After the X-1 was fueled, I returned to the ready room with Ridley to don my flight suit. Briefings continued, peppered by admonitions and warnings: “Under no circumstances are you to . . .,” “In the event of . . .,” “You’d better be sure to . . .” Their whole point was to make sure I didn’t take the X-1 over .96 Mach if I didn’t think the plane could handle it.
Fear crouched in the deep recesses of the mind – present, accounted for, but well controlled. With the fueling and mating procedures completed, I walked back out to the B29 and stooped low to make a last-minute check of the X-1’s instrumentation. My helmet and oxygen mask were well secured behind the seat, I jogged to the boarding ladder and started climbing. Then there was the long wait as the B-29’s engines fired, the big bird began its takeoff roll and lumbered up to the drop altitude. I sat on a metal box inside the plane, ignoring my safety belt against the regulations. At 5000 ft, I nudged Ridley and said, “Let’s go.” We walked back to the bomb bay hatch and strode through. There was the little X-1, dangling in all that wind and cold and thinning air. Every move was torturous at this altitude. Getting into the X-1 on a good day was tiring enough. But I struggled through, wangled the hatch closed with the help of a 10-in piece of broomhandle I’d fashioned for the purpose (because of the limits imposed by my broken ribs) and continued checking the X-1’s pressurization, fuel delivery and controls.

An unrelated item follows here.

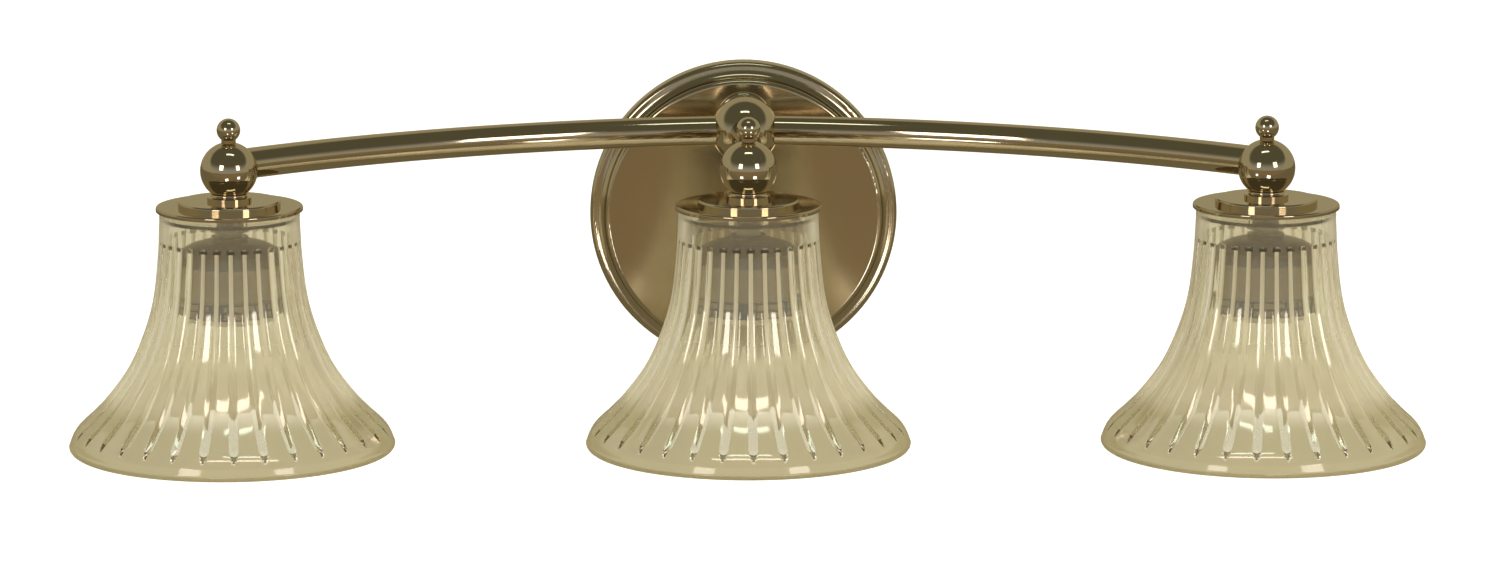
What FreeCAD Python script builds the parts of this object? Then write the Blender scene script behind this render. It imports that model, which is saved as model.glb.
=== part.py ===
"""Wall light for over a bathroom mirror: a round wall plate, a ball hub, two swept side
arms and a straight front arm, and three bell-shaped glass shades hanging mouth down.

Millimetres, +Z up. The origin is the centre of the wall plate's back plane, the wall is
the plane y = 0, the light stands out towards -Y and +X is to the right of a viewer.
"""
import FreeCAD, Part
import math
import os

V = FreeCAD.Vector
ORIGIN = V(0, 0, 0)
UP = V(0, 0, 1)
FORWARD = V(0, -1, 0)
RIGHT = V(1, 0, 0)

# ---- Wall plate: a spun pan with a rolled skirt, a cove and a flat polished field ----
plate_radius = 66.0
plate_skirt = 5.5          # straight side that stands on the wall
plate_bead = 2.5           # round at the front of the skirt
plate_cove = 4.0           # hollow moulding inside the bead
plate_riser = 1.0          # straight step inside the cove
plate_lip = 2.0            # round that turns into the flat field
plate_sheet = 0.9

# ---- Wall strap inside the plate, screwed to the box in the wall ----
strap_width = 19.0
strap_thick = 1.6
strap_end_gap = 2.0        # from the strap's turned end to the plate's skirt
strap_tab = 6.5            # how far the turned ends reach forward
slot_spacing = 79.4        # between the middles of the two slots
slot_length = 14.2
slot_width = 4.6
set_screw_radius = 2.0
set_screw_length = 7.0
set_screw_height = 2.9     # from the wall to the set screws' axis
ground_screw_radius = 2.0
ground_screw_place = 22.0  # from the strap's middle

# ---- Arms ----
hub_below_rim = 23.8       # from the plate's upper edge down to the hub's middle
hub_reach = 42.0           # from the wall to the middle of the hub
light_reach = 127.0        # from the wall to the lights' axes
light_pitch = 214.4        # from the middle light to a side light
arm_start_angle = 4.0      # how far a side arm already leans forward at the hub
tube_radius = 6.35
tube_wall = 1.0
hub_radius = 14.4
hub_seat = 13.0            # from the hub's middle to the flat that meets the post
hub_socket = 7.4           # from the hub's middle to the ends of the tubes
post_radius = 6.2
post_foot_radius = 12.0
post_foot = 2.6
post_ring = 8.0

# ---- Screwed nipples (hollow threaded rod) ----
nipple_radius = 5.0
nipple_bore = 3.6
nut_across = 16.0
nut_thick = 4.0
washer_thick = 1.0
washer_radius = 10.0

# ---- Ball, finial and collar on each light ----
ball_drop = 2.0            # how far a ball's middle hangs below its tube's axis
ball_radius = 11.9
ball_socket = 6.6          # from the ball's middle to the end of the tube
ball_flat = 11.55          # from the ball's middle to the flat under the finial
finial_radius = 4.9
finial_neck = 3.0
finial_rise = 16.9         # from the ball's middle to the finial's middle
finial_stud_radius = 2.4
finial_stud = 6.0
collar_radius = 9.2
collar_waist = 7.4
collar_side = 1.5          # straight side below the collar's cove
collar_cove = 1.3          # hollow that draws the collar in under the ball
nipple_top = 4.5           # from the ball's middle down to the nipple's upper end

# ---- Shade cap ----
cap_drop = 14.7            # from the ball's middle to the top of the cap's flange
cap_radius = 30.4
cap_step_radius = 21.2
cap_step = 2.3
cap_sheet = 0.8
cap_lip = 1.8              # how far the rolled edge reaches down
gasket_thick = 0.6
gasket_width = 5.0

# ---- Glass shade: radius at each depth below the flange's top ----
shade_neck_radius = 29.0
shade_neck_depth = 6.0
shade_curve = [(29.9, 21.5), (32.0, 38.95), (36.3, 53.9), (43.2, 69.0), (54.2, 83.65), (64.3, 93.55)]
shade_mouth_radius = 67.6
shade_mouth_depth = 100.3
shade_wall = 2.6
shade_shoulder = 0.8       # round between the shade's flat top and its neck
shade_lip = 2.3            # radius of the rounded lip
shade_top = 3.0            # thickness of the flat glass top
flute_count = 32
flute_start = 13.6         # depth of the ring where the flutes begin
flute_end = 95.6           # depth of their pointed ends
flute_depth = 0.8
flute_width = 3.8          # width of a flute's groove, nearly the same all the way down
shade_turn = {"left": 3.6, "centre": 0.9, "right": 3.9}  # degrees, how each glass stands on its seat
flute_lift = 0.3           # how far the cutter's two ends stand off the glass

# ---- Lamp socket (E26) ----
socket_drop = 12.6         # from the flange's top to the socket cap's upper end
socket_neck_radius = 7.6
socket_neck = 2.2
socket_dome = 4.0
socket_cap_skirt = 5.0
socket_radius = 21.0
socket_sheet = 0.7
socket_end_depth = 45.0    # from the flange's top to the socket's mouth
socket_ring = 7.3          # height of the wider ring at the socket's mouth
socket_ring_step = 0.9     # how far the ring stands out from the sleeve
insulator_radius = 18.8
insulator_floor = 3.4
lamp_bore = 13.25          # inside radius of the screw shell
lamp_shell_sheet = 0.4
lamp_bore_length = 18.0
lamp_shell_inset = 0.5     # from the insulator's mouth to the shell's lower edge
contact_gap = 0.4          # from the shell's upper edge to the tip of the contact
insulator_nose = 2.8       # how far the insulator stands out of the sleeve's mouth
insulator_nose_radius = 17.2
insulator_band = 4.0       # height of the insulator's part that fits the sleeve
contact_radius = 2.6
contact_height = 2.2

# ---- Leads and their connectors ----
lead_radius = 1.2
lead_bend = 3.2            # radius of a lead's tight corners
lead_ring = 2.1            # the three leads stand round this circle in the hub's nipple
lead_slack = 3.2           # from the nipple's end to where the leads turn in the pan
connector_radius = 4.8
connector_tip_radius = 2.8
connector_mouth_radius = 2.8
connector_length = 15.0
connector_cavity = 8.0
connector_place = 8.0      # from the plate's middle to a connector's axis
connector_spread = 1.35    # between the two leads that share a connector
connector_reach = 7.0      # from the wall to the connectors' axes
connector_height = 12.0    # from the plate's middle up to the connectors' tips

# ---- Clearances ----
screw_gap = 0.05           # radial, of a piece in the hole that it is screwed or soldered into
glass_gap = 0.6            # radial, of the glass round the nipple and inside the cap's edge
hole_gap = 0.4             # radial, of a screw in a plain hole
lead_end_gap = 0.3         # from a lead's end to the floor of its connector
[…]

Richard Frost, Bell project engineer, was flying low chase that morning, and Lt. Bob Hoover was flying high chase well ahead of the B-29, both in Lockheed P-80s. In the standard routine, Frost would pull into a slight climb as I lighted the first chamber, aiming for Hoover’s P-80 about 10 miles ahead. I would try to pass Hoover at relatively close range as the fuel supply depleted, and he’d follow me down for an unpowered landing on the lakebed.